I just yesterday had the privilege to speak to the graduating seniors of the Hamilton County-Chattanooga City high schools -- all 13 of them -- not 13 students, 1700 graduates from 13 schools. And believe me, events like those are one of the best things about having this job I've got. Before me were thousands of bright, eager students ready to take to the world. America is lucky to have youth like those, like the young people one meets all over this country. And I just can't help but feel it's our duty to give them the very best education we can possibly provide. It's our duty to them, and our duty to a nation, because those young people are America's future.

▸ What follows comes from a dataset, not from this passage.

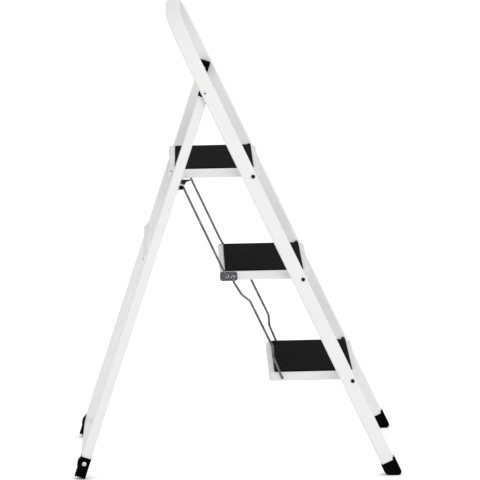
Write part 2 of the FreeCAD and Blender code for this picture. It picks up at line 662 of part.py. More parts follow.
def build_rear_bars():
    """Round bar between the feet, flat brace half-way up, and what fastens them."""
    bar = cylinder_y("lower_bar_outer", "Sizes.bar_diameter / 2", f"2 * ({LEG_INNER})",
                     BAR.x, -leg_inner, BAR.z)
    bore = cylinder_y("lower_bar_bore", "Sizes.bar_bore / 2", f"2 * ({LEG_INNER} + Sizes.leg_width)",
                      BAR.x, -leg_outer, BAR.z)
    register(cut("lower_bar", bar, bore), "lower_cross_bar")
    plugs, screws, bolts = [], [], []
    foot_outer = leg_outer + size("rear_foot_wall")
    for side, sign in SIDES.items():
        depth = size("screw_depth")
        start = leg_inner - depth if sign > 0 else -leg_inner
        plugs.append(ring(f"bar_plug_{side}", "Sizes.bar_bore / 2 - Sizes.running_gap",
                          "Sizes.screw_diameter / 2 + Sizes.running_gap", depth, BAR, start))
        screw_end = leg_inner - depth + size("screw_diameter") * 0.4
        screws.append(bolt_along_y(f"foot_screw_{side}", BAR, sign, screw_end, foot_outer,
                                   "screw_diameter", "screw_head_diameter", "screw_head_height"))
        bolts.append(brace_bolt(f"brace_bolt_{side}", sign * leg_centre, BRACE_STATION))
    group("lower_bar_plugs", plugs)
    group("rear_foot_screws", screws)
    brace = leg_block("brace_strip", "Sizes.brace_thickness", f"2 * ({LEG_INNER} + Sizes.leg_width)",
                      "Sizes.brace_width", -leg_half - size("brace_thickness"), -leg_outer,
                      BRACE_STATION - size("brace_width") / 2)
    brace = round_edges("brace_rounded", brace, size("brace_corner"),
                        lambda edge: is_along(edge, LEG_TURN.multVec(X_AXIS)))
    holes = []
    for side, sign in SIDES.items():
        hole = bind(doc.addObject("Part::Cylinder", f"brace_hole_{side}"),
                    Radius="Sizes.brace_bolt_diameter / 2 + Sizes.fit_gap",
                    Height="3 * Sizes.brace_thickness")
        place = leg_point(PIVOT, -leg_half - 2 * size("brace_thickness"), BRACE_STATION)
        place.y = sign * leg_centre
        hole.Placement = Placement(place, LEG_TURN.multiply(Rotation(Y_AXIS, 90)))
        holes.append(hole)
    register(cut("brace", brace, *holes), "mid_cross_brace")
    group("mid_brace_bolts", bolts)


def brace_bolt(name, y, station):
    """Bolt from behind through the brace and the leg."""
    along = LEG_TURN.multiply(Rotation(Y_AXIS, 90))
    back = -leg_half - size("brace_thickness")
    place = leg_point(PIVOT, back, station)
    place.y = y
    shank = bind(doc.addObject("Part::Cylinder", name + "_shank"), Radius="Sizes.brace_bolt_diameter / 2",
                 Height="Sizes.leg_depth + Sizes.brace_thickness")
    shank.Placement = Placement(place, along)
    place = leg_point(PIVOT, back - size("brace_head_height"), station)
    place.y = y
    head = bind(doc.addObject("Part::Cylinder", name + "_head"), Radius="Sizes.brace_head_diameter / 2",
                Height="Sizes.brace_head_height")
    head.Placement = Placement(place, along)
    return fuse(name, shank, head)


def build_rest_pegs():
    """Pegs welded to the fronts of the rear legs, on which the platform's hooks rest."""
    pegs, caps = [], []
    length = leg_outer - peg_inner_end
    for side, sign in SIDES.items():
        start = peg_inner_end if sign > 0 else -leg_outer
        pegs.append(ring(f"peg_{side}", "Sizes.peg_diameter / 2", "Sizes.peg_bore / 2", length, PEG, start))
        plug_start = leg_outer - size("peg_plug_length") if sign > 0 else -leg_outer
        plug = cylinder_y(f"peg_cap_{side}_plug", "Sizes.peg_bore / 2 - Sizes.running_gap",
                          "Sizes.peg_plug_length", PEG.x, plug_start, PEG.z)
        disc = round_head(f"peg_cap_{side}_disc", "peg_diameter", "peg_cap_thickness", PEG.x,
                          sign * leg_outer, PEG.z, sign)
        caps.append(fuse(f"peg_cap_{side}", plug, disc))
    group("rest_pegs", pegs)
    group("rest_peg_caps", caps)


# ---------------------------------------------------------------- steps
LINKS_AT = {"top": ["upper"], "middle": ["upper", "lower"], "bottom": ["lower"]}


def pin_offset(kind):
    """A link pin's place behind and below the axis of its step, as (x, z)."""
    return size(f"{kind}_pin_inset") - size("pan_back"), -size(f"{kind}_pin_drop")


def build_pan(step, axis):
    """Pressed steel tread: flat top, rounded edge, skirt all round with a hem turned inwards."""
    body = doc.addObject("PartDesign::Body", f"pan_{step}")
    middle = (size("pan_nose") - size("pan_back")) / 2
    base = size("pan_over_axis") - size("pan_height")
    outline = new_sketch(body, f"pan_outline_{step}", "XY_Plane", Vector(middle, 0, base))
    rounded_rectangle(outline, "Sizes.pan_back + Sizes.pan_nose", "Sizes.pan_length", "Sizes.pan_corner")
    pad = body.newObject("PartDesign::Pad", f"pan_pad_{step}")
    pad.Profile = outline
    pad.setExpression("Length", "Sizes.pan_height")
    doc.recompute()
    top = size("pan_over_axis")
    edges = [f"Edge{n}" for n, edge in enumerate(pad.Shape.Edges, start=1)
             if edge.BoundBox.ZMin > top - 1e-4]
    fillet = body.newObject("PartDesign::Fillet", f"pan_edge_{step}")
    fillet.Base = (pad, edges)
    fillet.setExpression("Radius", "Sizes.pan_edge")
    doc.recompute()
    for name, inset, level, depth in [
            ("hollow", "pan_wall", base + size("pan_wall"), "Sizes.pan_height - 2 * Sizes.pan_wall"),
            ("mouth", "pan_hem", base, "Sizes.pan_wall")]:
        sketch = new_sketch(body, f"pan_{name}_outline_{step}", "XY_Plane", Vector(middle, 0, level))
        rounded_rectangle(sketch, f"Sizes.pan_back + Sizes.pan_nose - 2 * Sizes.{inset}",
                          f"Sizes.pan_length - 2 * Sizes.{inset}", f"Sizes.pan_corner - Sizes.{inset}")
        pocket = body.newObject("PartDesign::Pocket", f"pan_{name}_{step}")
        pocket.Profile = sketch
        pocket.Reversed = True
        pocket.setExpression("Length", depth)
        doc.recompute()
    holes = [(0, 0, "bolt_diameter", "running_gap")]
    holes += [(*pin_offset(kind), "wire_diameter", "running_gap") for kind in LINKS_AT[step]]
    drill(body, f"pan_holes_{step}", "XZ_Plane", holes)
    body.Placement = Placement(axis, Rotation())
    return register(body, f"step_{step}_pan")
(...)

And I have to relate just a little personal experience here in closing. I remember one day I was sitting in the principal's office. I wasn't invited in there for a social visit. [Laughter] And he said something that fortunately stuck in my mind, and I remembered. He said, "Reagan, I don't care what you think of me now. I'm only concerned with what you'll think of me 15 years from now.'' And I thank the Lord that I had the opportunity to tell him shortly before he died how I felt about him 15 years afterward, after that visit in his office. And he was a very great influence in my life.
I recommend to you a poem written by Clark Mollenhoff, the journalist who was part of the White House press corps. He has written a poem called "Teacher,'' and it talks to you about what teachers mean and the effect they have on children. And I think you'd all be very proud to read his opinion of you. And having read the poem myself, I share that opinion of you. Thank you, and God bless you.
Note: The President spoke at 11:50 a.m. in Room 450 of the Old Executive Office Building. In his opening remarks, he referred to Secretary of Education William J. Bennett.